• _TASK INSTRUCTIONS_
For this exercise, return only the lines from the line containing "obj.parent = None" through the line containing "bpy.data.objects.remove(obj)", both ends included, exactly as they are.

• _SUPPLIED ENTRIES_
* * * * * * *
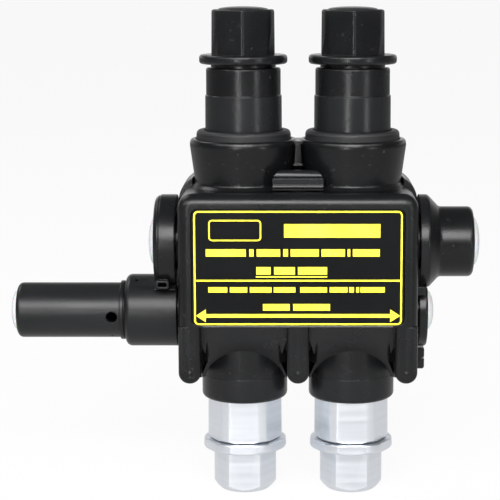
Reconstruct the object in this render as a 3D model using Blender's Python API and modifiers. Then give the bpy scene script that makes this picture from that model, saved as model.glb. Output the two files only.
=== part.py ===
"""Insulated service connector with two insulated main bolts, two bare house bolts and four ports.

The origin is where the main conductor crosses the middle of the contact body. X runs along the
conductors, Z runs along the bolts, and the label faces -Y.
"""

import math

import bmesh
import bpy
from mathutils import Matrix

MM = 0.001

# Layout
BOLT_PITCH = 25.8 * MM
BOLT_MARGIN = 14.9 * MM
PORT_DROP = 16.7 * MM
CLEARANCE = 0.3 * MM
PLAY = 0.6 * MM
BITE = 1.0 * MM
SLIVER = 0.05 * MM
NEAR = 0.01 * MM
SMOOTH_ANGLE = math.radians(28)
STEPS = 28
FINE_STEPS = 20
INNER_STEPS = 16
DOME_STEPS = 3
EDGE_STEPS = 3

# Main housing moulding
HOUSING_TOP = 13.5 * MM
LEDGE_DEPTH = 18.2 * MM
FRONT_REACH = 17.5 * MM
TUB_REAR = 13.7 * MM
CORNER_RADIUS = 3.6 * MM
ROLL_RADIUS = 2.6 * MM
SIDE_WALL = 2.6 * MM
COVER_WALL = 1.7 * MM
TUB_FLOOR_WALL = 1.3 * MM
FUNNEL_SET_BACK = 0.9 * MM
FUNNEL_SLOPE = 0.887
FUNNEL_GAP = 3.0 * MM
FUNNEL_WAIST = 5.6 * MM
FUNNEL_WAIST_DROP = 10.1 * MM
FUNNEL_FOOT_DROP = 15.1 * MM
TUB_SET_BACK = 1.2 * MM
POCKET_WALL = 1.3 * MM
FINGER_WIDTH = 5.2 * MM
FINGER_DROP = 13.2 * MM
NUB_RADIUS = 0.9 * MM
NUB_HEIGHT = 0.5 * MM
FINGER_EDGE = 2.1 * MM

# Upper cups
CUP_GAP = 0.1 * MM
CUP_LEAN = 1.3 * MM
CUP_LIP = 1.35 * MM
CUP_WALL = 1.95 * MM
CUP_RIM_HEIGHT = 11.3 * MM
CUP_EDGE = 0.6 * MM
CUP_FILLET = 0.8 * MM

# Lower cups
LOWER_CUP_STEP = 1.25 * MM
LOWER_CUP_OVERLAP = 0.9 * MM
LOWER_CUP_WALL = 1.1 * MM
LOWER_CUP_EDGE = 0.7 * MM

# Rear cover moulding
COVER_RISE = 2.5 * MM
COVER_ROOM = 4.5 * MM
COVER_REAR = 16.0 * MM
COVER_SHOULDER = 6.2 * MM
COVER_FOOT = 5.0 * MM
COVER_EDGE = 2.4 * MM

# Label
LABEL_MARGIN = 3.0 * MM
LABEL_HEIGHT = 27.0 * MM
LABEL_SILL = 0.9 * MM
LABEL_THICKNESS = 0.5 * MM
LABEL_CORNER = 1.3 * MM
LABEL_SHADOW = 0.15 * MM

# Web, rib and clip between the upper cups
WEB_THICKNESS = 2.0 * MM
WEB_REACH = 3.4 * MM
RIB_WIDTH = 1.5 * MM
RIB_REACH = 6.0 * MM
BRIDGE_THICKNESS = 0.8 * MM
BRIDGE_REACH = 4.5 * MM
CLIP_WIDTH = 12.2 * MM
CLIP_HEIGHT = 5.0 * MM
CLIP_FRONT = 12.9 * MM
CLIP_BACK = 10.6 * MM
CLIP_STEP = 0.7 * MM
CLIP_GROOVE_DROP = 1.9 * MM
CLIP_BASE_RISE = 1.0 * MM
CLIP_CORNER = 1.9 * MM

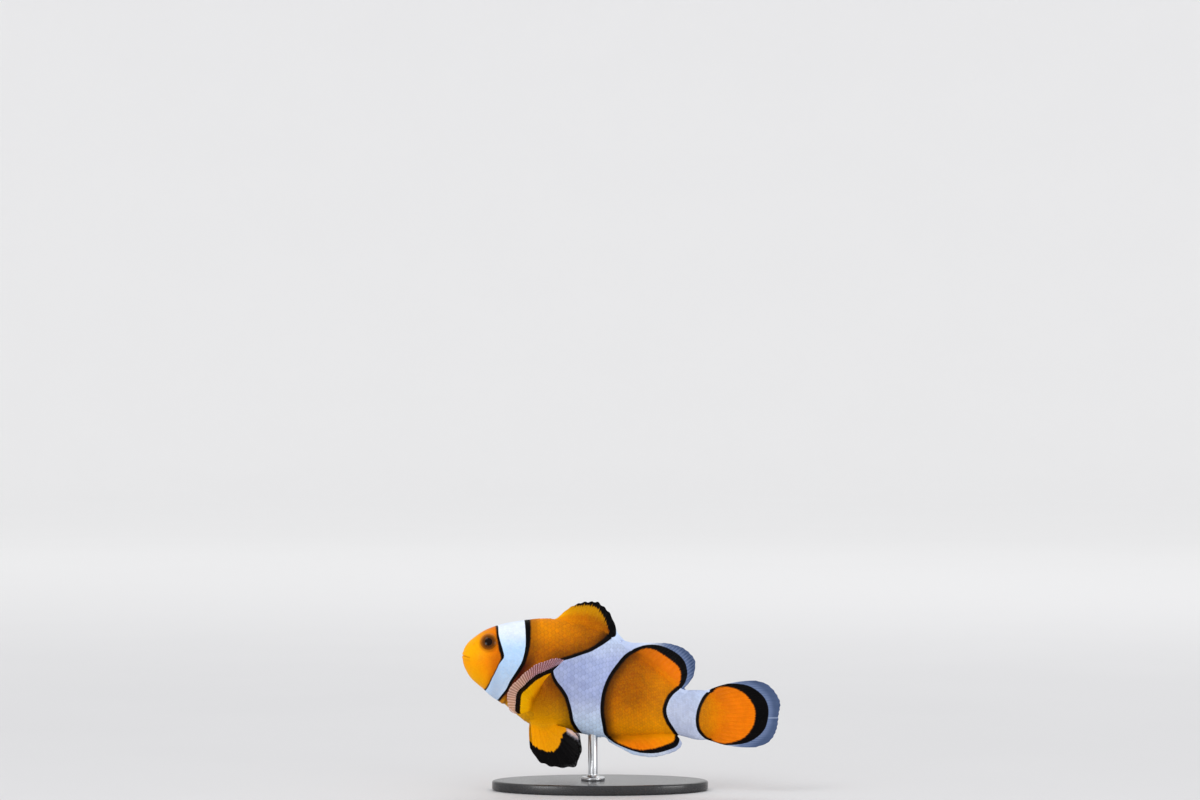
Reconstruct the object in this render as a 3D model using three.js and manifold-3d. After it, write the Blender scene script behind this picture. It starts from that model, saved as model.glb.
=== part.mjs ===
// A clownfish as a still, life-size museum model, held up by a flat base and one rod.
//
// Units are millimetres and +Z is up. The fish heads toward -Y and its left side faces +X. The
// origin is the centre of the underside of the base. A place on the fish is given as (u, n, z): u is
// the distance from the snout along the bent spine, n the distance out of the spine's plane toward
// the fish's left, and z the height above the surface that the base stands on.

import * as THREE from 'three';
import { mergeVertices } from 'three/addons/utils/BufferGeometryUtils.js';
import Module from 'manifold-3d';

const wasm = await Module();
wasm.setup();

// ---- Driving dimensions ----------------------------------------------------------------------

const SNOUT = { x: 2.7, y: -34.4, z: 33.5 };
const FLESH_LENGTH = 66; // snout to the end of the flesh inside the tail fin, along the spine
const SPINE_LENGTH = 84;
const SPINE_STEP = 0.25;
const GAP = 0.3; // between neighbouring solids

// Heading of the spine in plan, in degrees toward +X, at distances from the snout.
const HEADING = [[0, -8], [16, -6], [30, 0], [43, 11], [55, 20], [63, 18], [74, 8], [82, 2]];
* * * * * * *
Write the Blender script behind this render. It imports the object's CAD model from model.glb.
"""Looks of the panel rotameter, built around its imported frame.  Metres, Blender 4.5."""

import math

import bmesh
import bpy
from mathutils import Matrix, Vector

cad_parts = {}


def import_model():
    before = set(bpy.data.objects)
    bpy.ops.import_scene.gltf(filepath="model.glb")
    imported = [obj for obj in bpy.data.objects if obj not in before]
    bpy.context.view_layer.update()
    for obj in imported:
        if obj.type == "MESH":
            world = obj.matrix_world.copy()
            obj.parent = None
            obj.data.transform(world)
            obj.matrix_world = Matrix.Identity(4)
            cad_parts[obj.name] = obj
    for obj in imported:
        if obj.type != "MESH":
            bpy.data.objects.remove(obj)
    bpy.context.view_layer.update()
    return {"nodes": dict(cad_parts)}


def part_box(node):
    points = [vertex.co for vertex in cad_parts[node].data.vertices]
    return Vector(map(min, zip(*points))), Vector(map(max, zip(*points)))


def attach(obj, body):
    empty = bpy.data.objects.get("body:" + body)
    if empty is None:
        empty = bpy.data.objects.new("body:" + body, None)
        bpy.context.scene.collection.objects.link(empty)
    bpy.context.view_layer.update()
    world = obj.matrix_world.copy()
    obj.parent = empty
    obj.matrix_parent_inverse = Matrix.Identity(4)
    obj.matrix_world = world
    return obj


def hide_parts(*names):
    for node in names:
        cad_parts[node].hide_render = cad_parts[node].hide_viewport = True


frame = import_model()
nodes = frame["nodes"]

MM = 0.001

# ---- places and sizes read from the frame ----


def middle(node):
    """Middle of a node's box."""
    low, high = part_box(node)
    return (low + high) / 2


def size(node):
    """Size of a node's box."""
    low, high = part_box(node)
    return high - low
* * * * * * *
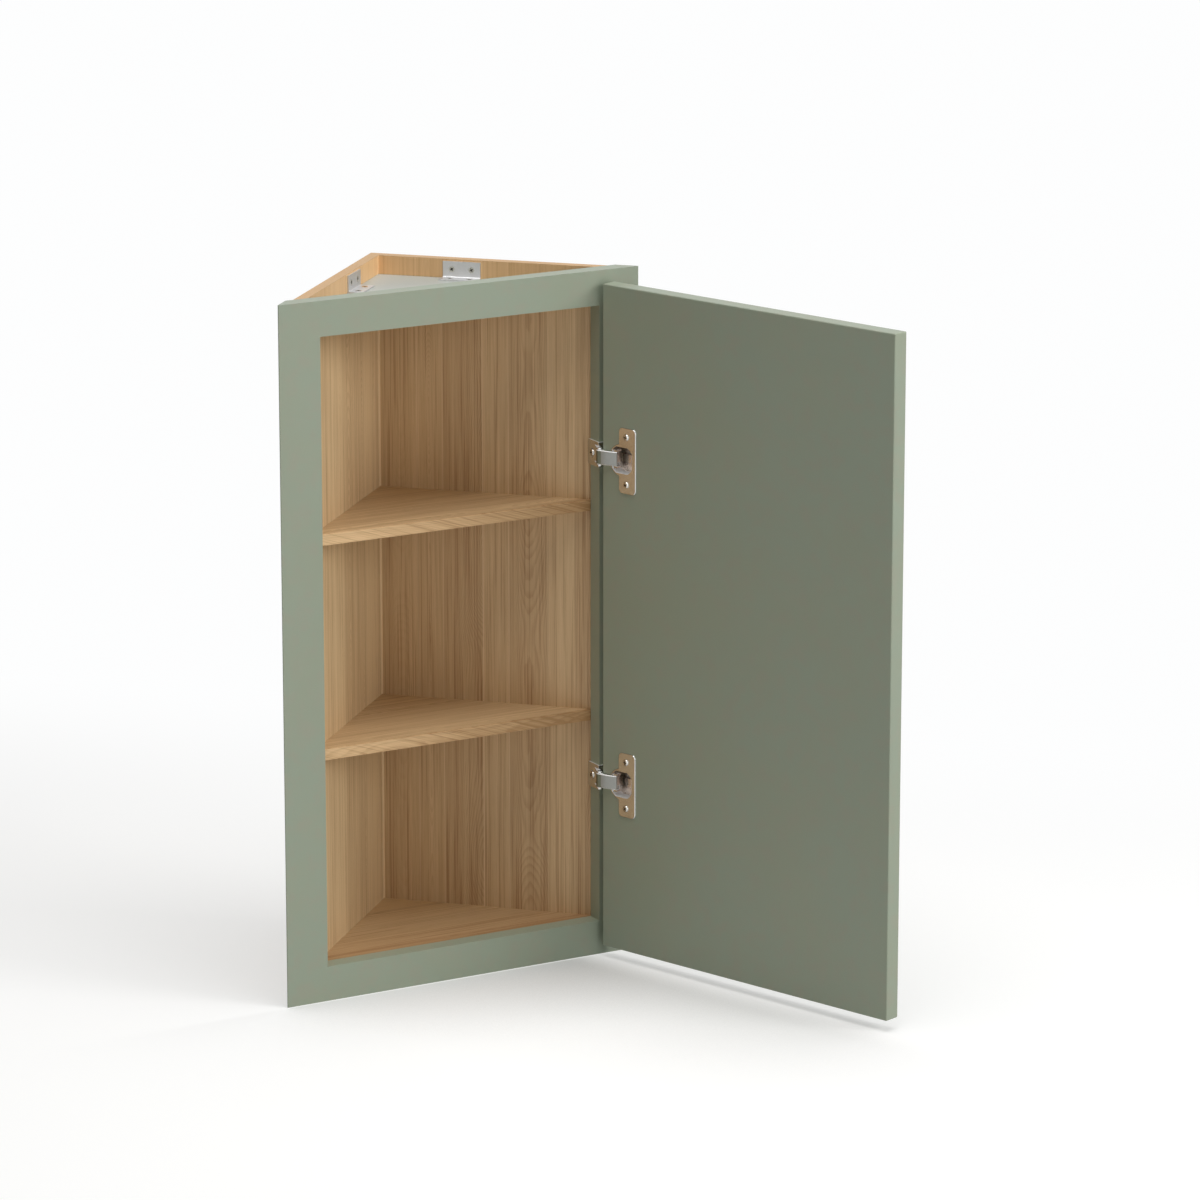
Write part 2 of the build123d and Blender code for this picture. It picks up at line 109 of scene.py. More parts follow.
* * * * * * *
• _EXERCISE OUTPUT_
            obj.parent = None
            obj.data.transform(world)
            obj.matrix_world = Matrix.Identity(4)
            cad_parts[obj.name] = obj
    for obj in imported:
        if obj.type != "MESH":
            bpy.data.objects.remove(obj)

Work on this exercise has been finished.